▶ _What the task requires_
The lines to be copied run from the one containing "return low, high" to the end of the material below; reproduce them exactly, including both ends, and nothing more.

▶ _Raw data_
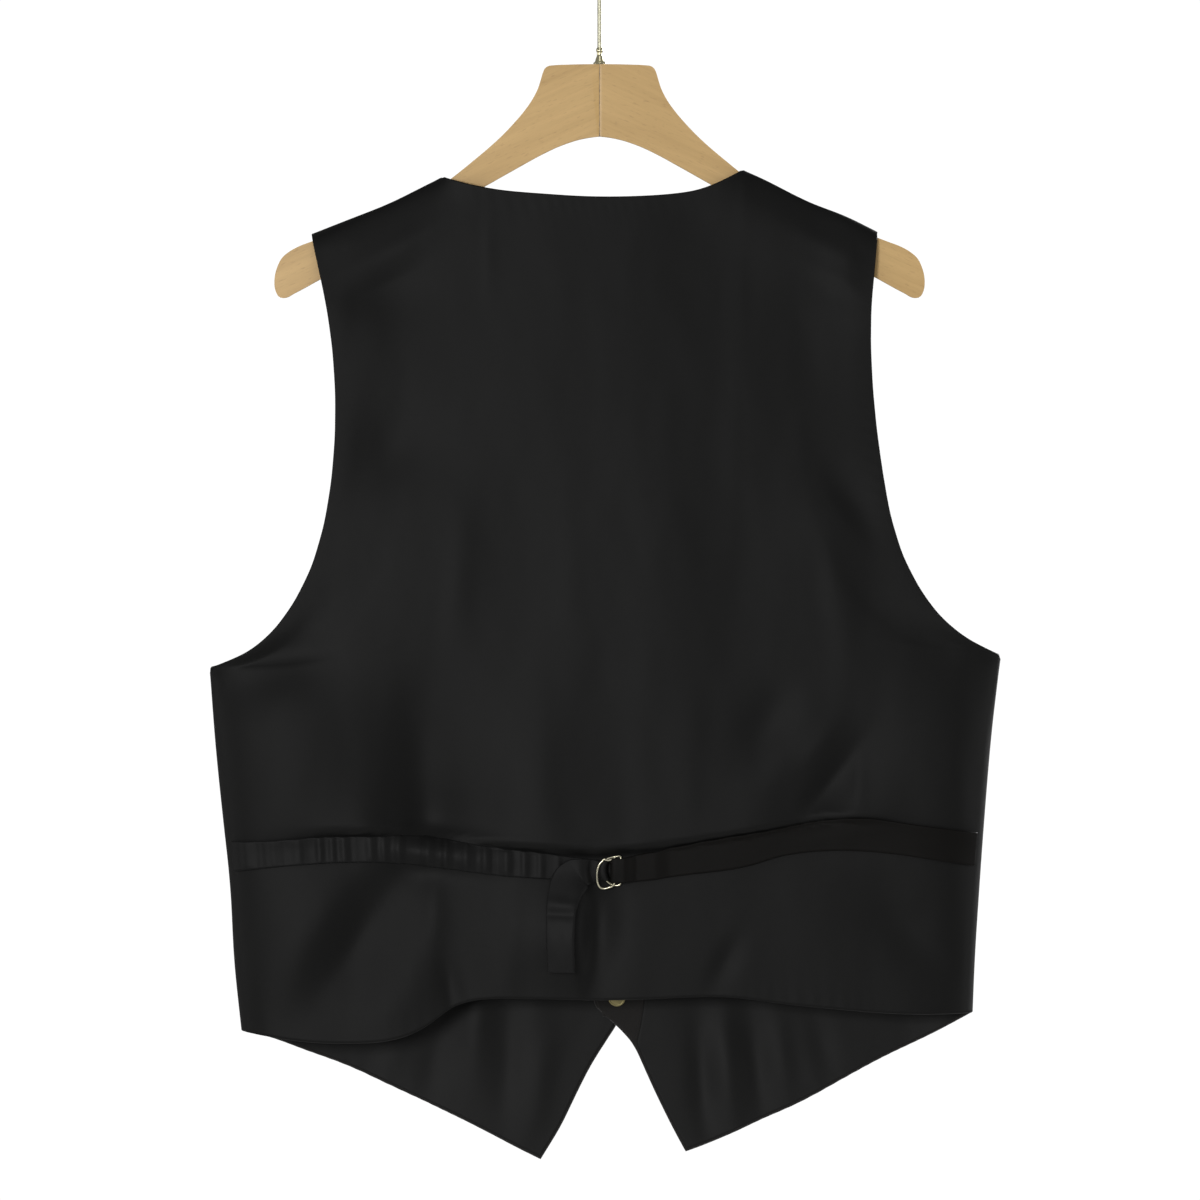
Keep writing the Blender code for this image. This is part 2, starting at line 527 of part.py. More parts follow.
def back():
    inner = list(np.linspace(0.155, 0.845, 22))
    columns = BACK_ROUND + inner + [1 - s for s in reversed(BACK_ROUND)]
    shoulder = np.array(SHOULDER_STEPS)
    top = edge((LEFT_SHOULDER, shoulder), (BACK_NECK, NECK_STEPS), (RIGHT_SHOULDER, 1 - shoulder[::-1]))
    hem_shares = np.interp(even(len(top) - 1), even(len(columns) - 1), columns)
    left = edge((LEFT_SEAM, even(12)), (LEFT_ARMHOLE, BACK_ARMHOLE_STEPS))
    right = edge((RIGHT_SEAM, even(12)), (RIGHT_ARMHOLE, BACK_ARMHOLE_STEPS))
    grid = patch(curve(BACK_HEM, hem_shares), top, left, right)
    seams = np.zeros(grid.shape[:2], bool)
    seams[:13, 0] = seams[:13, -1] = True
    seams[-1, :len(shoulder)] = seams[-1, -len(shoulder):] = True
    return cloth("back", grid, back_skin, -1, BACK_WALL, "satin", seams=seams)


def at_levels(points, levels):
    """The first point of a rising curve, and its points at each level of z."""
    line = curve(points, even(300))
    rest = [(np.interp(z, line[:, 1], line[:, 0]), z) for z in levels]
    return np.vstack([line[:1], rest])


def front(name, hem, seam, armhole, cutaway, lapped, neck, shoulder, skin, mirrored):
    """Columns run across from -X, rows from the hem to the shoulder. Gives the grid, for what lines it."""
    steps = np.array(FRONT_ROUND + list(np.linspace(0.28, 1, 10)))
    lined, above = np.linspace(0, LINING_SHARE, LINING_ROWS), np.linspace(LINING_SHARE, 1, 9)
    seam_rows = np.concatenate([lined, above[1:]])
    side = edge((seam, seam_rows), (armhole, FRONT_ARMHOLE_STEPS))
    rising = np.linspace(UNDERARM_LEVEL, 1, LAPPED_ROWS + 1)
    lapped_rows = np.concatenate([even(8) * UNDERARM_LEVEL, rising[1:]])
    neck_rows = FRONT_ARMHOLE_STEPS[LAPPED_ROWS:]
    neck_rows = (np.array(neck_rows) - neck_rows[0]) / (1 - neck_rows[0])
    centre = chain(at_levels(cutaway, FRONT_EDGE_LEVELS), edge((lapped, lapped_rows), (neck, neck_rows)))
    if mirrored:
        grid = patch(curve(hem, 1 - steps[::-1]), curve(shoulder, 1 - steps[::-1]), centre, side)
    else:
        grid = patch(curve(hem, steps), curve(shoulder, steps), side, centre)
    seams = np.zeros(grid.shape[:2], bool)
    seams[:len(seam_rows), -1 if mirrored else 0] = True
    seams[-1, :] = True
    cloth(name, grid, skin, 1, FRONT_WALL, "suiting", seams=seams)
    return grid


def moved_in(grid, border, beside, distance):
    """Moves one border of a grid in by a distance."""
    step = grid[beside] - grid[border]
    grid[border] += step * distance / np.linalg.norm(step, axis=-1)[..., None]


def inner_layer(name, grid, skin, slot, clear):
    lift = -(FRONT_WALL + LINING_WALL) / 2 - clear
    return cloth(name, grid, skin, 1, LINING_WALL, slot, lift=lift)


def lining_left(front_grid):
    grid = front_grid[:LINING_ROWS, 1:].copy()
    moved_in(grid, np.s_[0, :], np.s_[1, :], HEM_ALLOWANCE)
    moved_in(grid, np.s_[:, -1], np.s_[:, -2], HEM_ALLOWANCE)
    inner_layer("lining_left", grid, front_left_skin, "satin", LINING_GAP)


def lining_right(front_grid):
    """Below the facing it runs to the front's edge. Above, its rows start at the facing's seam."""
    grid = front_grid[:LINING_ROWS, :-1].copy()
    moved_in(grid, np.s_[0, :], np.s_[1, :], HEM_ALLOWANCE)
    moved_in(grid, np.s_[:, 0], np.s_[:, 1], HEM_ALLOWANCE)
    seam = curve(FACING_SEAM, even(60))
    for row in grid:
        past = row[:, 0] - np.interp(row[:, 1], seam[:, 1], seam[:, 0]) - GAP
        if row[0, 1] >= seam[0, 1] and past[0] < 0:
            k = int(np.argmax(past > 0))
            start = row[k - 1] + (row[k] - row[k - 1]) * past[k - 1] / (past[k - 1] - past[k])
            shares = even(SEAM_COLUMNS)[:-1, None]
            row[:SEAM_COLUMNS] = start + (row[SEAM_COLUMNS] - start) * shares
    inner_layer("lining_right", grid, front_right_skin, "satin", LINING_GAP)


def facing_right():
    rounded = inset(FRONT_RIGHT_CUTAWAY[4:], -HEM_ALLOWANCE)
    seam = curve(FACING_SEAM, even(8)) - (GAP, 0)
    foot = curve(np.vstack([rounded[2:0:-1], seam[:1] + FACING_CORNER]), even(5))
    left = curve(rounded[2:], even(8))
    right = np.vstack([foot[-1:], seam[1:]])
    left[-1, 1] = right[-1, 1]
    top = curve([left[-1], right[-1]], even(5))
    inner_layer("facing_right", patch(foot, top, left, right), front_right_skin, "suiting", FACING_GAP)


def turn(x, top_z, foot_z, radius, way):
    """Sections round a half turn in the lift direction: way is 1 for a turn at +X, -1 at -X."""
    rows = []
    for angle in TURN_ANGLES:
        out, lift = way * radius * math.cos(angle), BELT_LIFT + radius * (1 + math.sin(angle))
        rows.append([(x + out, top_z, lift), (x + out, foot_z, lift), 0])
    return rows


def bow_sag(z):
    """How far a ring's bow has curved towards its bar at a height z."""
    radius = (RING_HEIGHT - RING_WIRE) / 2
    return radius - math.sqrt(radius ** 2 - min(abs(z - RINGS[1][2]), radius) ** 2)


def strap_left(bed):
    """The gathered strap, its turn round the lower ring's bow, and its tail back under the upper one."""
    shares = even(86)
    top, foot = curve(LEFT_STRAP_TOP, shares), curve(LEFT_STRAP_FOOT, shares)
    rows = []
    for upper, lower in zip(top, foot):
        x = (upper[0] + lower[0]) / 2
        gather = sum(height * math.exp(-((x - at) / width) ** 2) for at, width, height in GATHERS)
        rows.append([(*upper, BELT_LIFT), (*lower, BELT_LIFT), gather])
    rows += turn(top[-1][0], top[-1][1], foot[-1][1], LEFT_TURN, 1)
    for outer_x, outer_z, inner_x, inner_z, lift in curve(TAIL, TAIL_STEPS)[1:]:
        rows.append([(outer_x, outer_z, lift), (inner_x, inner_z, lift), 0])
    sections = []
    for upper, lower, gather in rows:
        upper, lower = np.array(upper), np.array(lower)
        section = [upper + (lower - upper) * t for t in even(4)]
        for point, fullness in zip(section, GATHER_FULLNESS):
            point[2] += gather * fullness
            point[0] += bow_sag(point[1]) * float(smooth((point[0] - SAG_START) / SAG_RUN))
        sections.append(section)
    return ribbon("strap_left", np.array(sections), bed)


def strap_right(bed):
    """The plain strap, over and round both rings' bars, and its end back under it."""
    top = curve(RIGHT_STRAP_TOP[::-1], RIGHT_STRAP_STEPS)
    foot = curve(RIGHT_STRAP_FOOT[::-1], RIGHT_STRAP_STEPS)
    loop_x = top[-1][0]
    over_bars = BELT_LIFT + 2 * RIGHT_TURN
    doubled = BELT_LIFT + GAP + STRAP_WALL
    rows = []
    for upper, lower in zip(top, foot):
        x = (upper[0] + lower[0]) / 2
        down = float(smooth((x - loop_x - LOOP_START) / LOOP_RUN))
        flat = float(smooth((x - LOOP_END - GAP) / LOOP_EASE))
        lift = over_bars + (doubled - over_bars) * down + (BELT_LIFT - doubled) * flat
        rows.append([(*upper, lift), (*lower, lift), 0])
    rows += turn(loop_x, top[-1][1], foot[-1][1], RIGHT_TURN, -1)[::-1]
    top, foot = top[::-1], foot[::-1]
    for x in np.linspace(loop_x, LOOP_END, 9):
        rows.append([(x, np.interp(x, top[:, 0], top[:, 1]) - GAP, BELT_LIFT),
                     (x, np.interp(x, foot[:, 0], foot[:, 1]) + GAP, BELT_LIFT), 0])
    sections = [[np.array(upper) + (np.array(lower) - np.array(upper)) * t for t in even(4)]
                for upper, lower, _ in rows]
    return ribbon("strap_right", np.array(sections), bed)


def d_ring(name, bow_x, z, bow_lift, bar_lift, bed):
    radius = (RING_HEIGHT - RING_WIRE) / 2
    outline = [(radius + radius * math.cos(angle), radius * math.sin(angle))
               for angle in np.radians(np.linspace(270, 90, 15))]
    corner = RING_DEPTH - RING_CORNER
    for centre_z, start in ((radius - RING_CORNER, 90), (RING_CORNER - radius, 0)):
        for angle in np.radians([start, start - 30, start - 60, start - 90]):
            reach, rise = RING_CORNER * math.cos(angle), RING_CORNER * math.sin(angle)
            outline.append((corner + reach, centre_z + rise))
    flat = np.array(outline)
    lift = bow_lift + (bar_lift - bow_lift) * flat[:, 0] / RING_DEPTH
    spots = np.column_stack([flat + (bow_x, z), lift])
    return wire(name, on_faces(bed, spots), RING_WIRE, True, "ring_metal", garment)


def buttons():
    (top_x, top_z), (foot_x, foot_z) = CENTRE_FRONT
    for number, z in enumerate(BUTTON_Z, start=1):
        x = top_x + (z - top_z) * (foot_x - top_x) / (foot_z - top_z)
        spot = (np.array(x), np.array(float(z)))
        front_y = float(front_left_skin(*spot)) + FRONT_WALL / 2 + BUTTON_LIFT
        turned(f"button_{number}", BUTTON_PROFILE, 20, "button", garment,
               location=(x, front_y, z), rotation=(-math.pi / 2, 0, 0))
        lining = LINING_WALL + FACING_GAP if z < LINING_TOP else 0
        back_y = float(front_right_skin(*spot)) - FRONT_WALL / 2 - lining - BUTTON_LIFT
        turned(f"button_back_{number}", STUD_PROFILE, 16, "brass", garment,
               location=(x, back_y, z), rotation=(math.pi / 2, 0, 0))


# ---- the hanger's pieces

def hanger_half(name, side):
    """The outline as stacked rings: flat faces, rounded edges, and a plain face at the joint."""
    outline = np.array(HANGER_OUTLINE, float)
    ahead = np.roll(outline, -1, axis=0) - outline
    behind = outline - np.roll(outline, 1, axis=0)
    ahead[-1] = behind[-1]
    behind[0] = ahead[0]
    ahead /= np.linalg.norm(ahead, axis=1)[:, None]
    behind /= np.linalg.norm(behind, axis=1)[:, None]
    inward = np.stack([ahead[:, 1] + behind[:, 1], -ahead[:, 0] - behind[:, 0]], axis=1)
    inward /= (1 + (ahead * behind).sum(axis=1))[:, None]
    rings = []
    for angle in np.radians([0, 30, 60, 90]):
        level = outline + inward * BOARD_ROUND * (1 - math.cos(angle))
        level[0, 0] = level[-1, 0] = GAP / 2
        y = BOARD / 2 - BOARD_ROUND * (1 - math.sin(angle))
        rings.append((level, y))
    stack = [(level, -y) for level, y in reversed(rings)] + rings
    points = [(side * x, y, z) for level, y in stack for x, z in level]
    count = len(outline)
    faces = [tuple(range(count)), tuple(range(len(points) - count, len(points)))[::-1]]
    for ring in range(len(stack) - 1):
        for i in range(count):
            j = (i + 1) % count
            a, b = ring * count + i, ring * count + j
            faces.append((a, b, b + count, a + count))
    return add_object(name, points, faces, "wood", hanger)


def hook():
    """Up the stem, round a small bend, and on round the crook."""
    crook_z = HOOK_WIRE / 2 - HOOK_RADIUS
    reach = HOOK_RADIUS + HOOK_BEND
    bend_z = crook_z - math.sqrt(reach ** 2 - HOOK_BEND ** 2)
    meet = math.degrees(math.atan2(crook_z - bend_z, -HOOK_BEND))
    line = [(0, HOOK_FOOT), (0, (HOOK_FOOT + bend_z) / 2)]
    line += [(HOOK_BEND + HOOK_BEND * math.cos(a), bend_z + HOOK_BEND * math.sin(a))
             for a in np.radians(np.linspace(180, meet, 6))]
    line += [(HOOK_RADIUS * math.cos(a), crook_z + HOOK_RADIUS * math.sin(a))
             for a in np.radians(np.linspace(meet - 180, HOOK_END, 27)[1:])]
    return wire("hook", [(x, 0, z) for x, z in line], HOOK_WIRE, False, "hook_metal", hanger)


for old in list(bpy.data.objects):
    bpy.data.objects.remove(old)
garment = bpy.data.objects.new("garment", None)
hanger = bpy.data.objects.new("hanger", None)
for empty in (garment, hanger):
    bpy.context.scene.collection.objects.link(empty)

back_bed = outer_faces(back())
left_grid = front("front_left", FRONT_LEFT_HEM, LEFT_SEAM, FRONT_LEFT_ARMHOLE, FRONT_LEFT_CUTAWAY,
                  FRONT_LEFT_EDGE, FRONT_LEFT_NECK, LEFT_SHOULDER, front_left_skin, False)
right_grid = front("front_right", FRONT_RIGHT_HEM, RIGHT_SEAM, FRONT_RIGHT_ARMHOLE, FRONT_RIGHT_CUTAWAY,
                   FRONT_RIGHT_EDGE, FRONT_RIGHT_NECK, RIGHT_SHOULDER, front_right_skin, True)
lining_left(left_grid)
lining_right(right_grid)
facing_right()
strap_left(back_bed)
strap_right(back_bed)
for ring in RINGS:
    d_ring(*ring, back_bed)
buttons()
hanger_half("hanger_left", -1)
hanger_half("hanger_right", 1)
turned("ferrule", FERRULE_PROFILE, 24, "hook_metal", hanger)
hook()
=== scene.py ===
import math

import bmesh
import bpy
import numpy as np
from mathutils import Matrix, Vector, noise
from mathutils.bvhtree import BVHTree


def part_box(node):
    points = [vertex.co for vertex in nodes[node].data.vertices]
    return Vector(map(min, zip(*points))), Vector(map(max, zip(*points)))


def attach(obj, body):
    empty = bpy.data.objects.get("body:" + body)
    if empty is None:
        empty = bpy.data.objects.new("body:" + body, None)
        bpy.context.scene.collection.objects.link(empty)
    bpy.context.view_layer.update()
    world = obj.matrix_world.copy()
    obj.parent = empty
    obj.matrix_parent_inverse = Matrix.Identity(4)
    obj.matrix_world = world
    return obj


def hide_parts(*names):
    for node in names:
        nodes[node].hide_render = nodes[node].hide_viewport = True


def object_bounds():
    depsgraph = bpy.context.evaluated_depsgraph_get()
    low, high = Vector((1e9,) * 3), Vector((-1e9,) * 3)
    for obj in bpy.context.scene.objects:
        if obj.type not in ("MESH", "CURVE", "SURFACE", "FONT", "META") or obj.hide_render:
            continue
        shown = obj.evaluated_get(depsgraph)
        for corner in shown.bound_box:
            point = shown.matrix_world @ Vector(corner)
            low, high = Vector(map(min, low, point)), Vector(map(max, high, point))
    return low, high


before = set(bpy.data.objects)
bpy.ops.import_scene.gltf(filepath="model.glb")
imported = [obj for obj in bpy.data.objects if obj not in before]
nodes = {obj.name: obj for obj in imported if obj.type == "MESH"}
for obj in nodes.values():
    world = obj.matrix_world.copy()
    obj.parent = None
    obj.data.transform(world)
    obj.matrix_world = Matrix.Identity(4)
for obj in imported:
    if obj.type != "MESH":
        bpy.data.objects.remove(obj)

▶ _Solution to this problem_
    return low, high


before = set(bpy.data.objects)
bpy.ops.import_scene.gltf(filepath="model.glb")
imported = [obj for obj in bpy.data.objects if obj not in before]
nodes = {obj.name: obj for obj in imported if obj.type == "MESH"}
for obj in nodes.values():
    world = obj.matrix_world.copy()
    obj.parent = None
    obj.data.transform(world)
    obj.matrix_world = Matrix.Identity(4)
for obj in imported:
    if obj.type != "MESH":
        bpy.data.objects.remove(obj)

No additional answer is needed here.